23. A method of operating a fiber optic receiver system, the method comprising the steps of:

transmitting an optical signal to a converter;

converting the optical signal to an electrical signal using the converter; and

providing electrical power to a radio frequency receiver using the electrical signal.

24. The method of claim 23 further comprising the step of receiving another electrical signal at the radio frequency receiver, and converting the another electrical signal into another optical signal for transmission to another location.

25. The method of claim 23 further comprising the step of providing electrical power to a radio frequency transmitter using the optical signal transmitted from the optical source.

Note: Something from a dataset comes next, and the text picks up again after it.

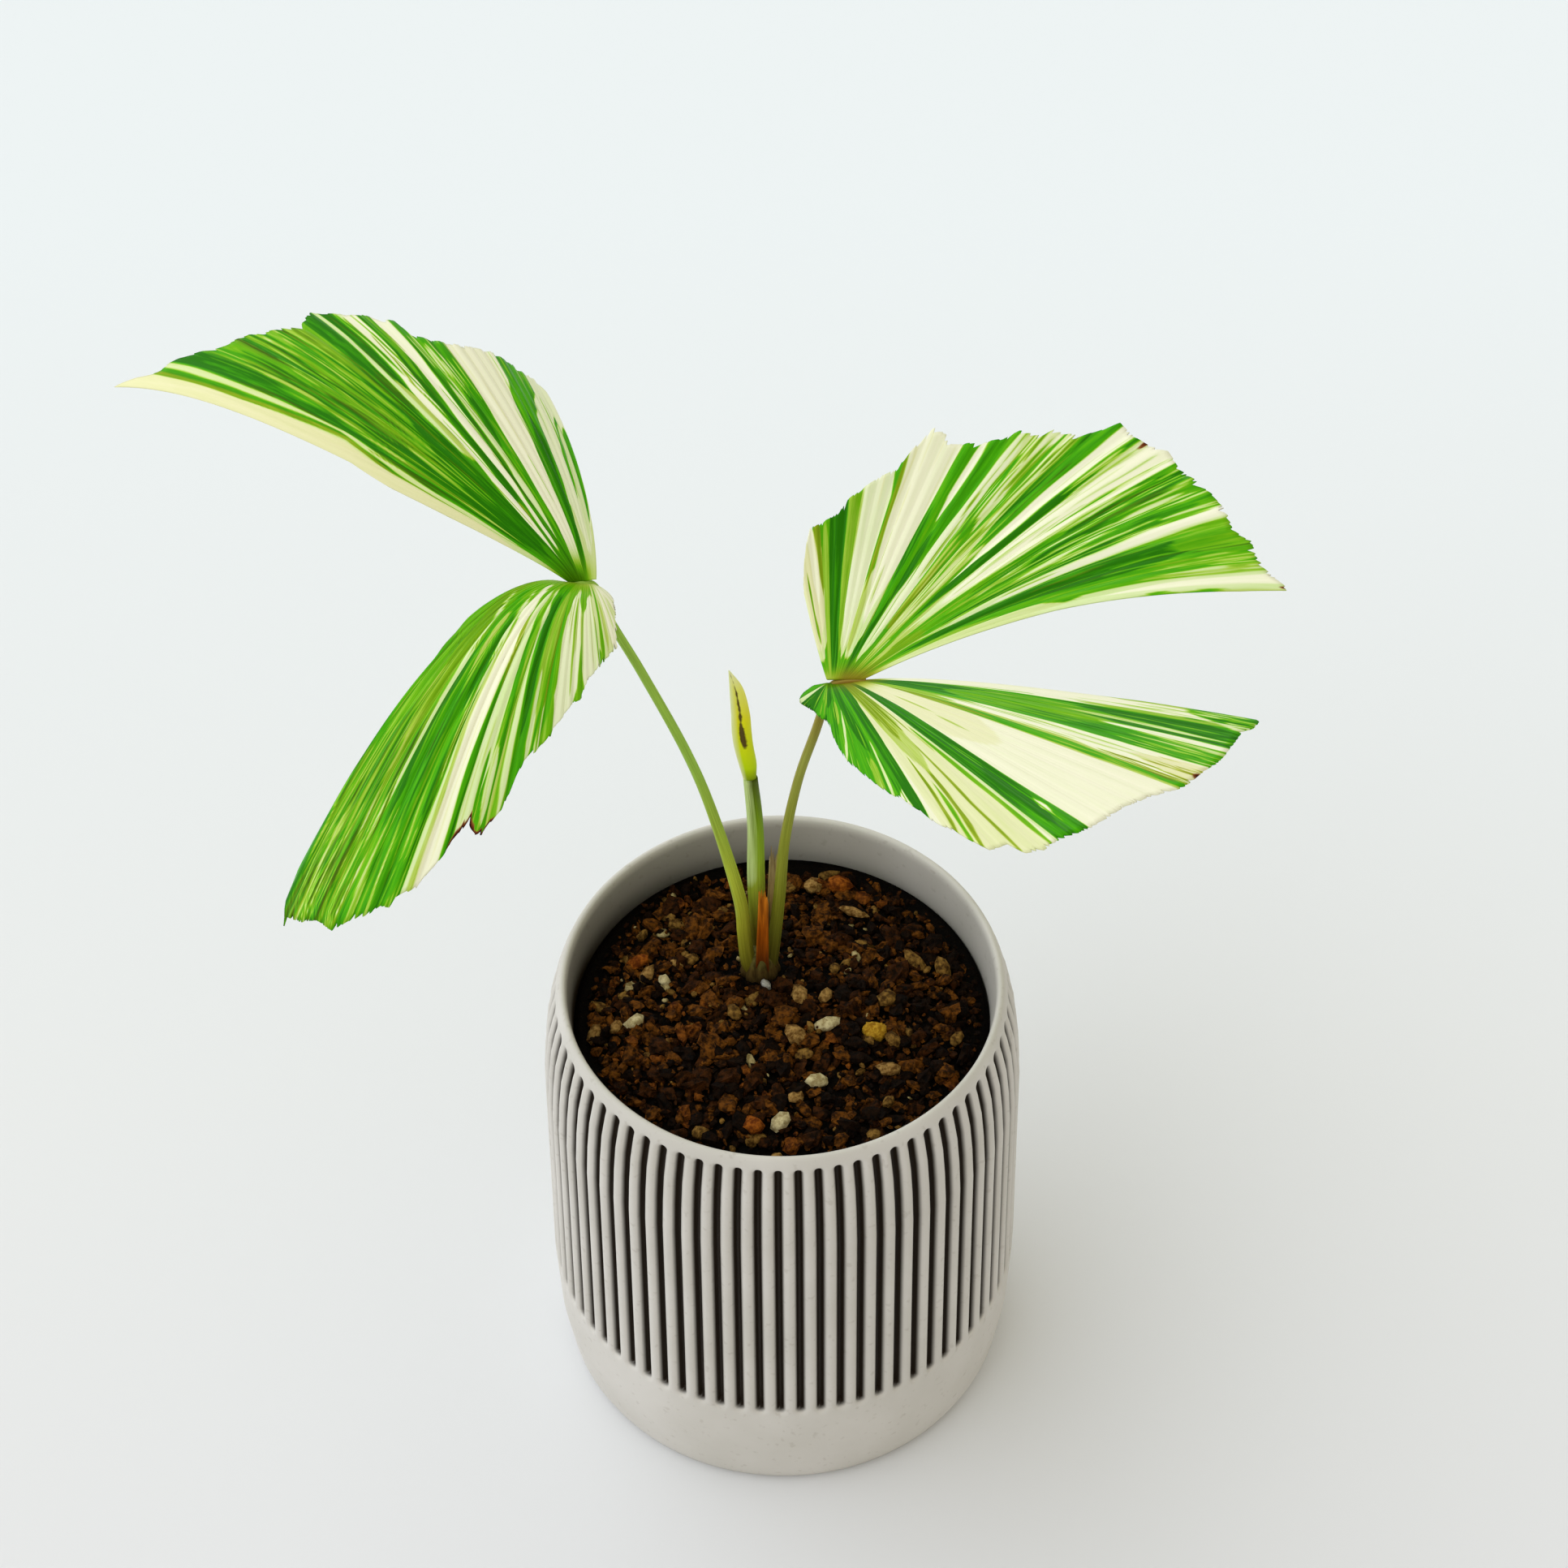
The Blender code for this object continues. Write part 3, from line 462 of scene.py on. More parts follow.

26. The method of claim 25 wherein the radio frequency transmitter is at a remote location away from the optical source, and wherein another optical signal is transmitted to the remote location, the another optical signal being converted to another electrical signal, the another electrical signal being transmitted wirelessly by the radio frequency transmitter.

27. A method of operating a fiber optic transmission system, the method comprising the steps of:

transmitting an optical signal to a converter;

converting the optical signal to an electrical signal using the converter; and

providing electrical power to a radio frequency transmitter using the electrical signal.

28. The method of claim 27 wherein the radio frequency transmitter is at a remote location away from the optical source, and wherein another optical signal is transmitted to the remote location, the another optical signal being converted to another electrical signal, the another electrical signal being transmitted wirelessly by the radio frequency transmitter.

29. The method of claim 28 further comprising the step of receiving another electrical signal at a radio frequency receiver at the remote location, and converting the another electrical signal into another optical signal for transmission to another location.

30. The method of claim 29 further comprising the step of providing electrical power to the radio frequency receiver using the optical signal transmitted from the optical source.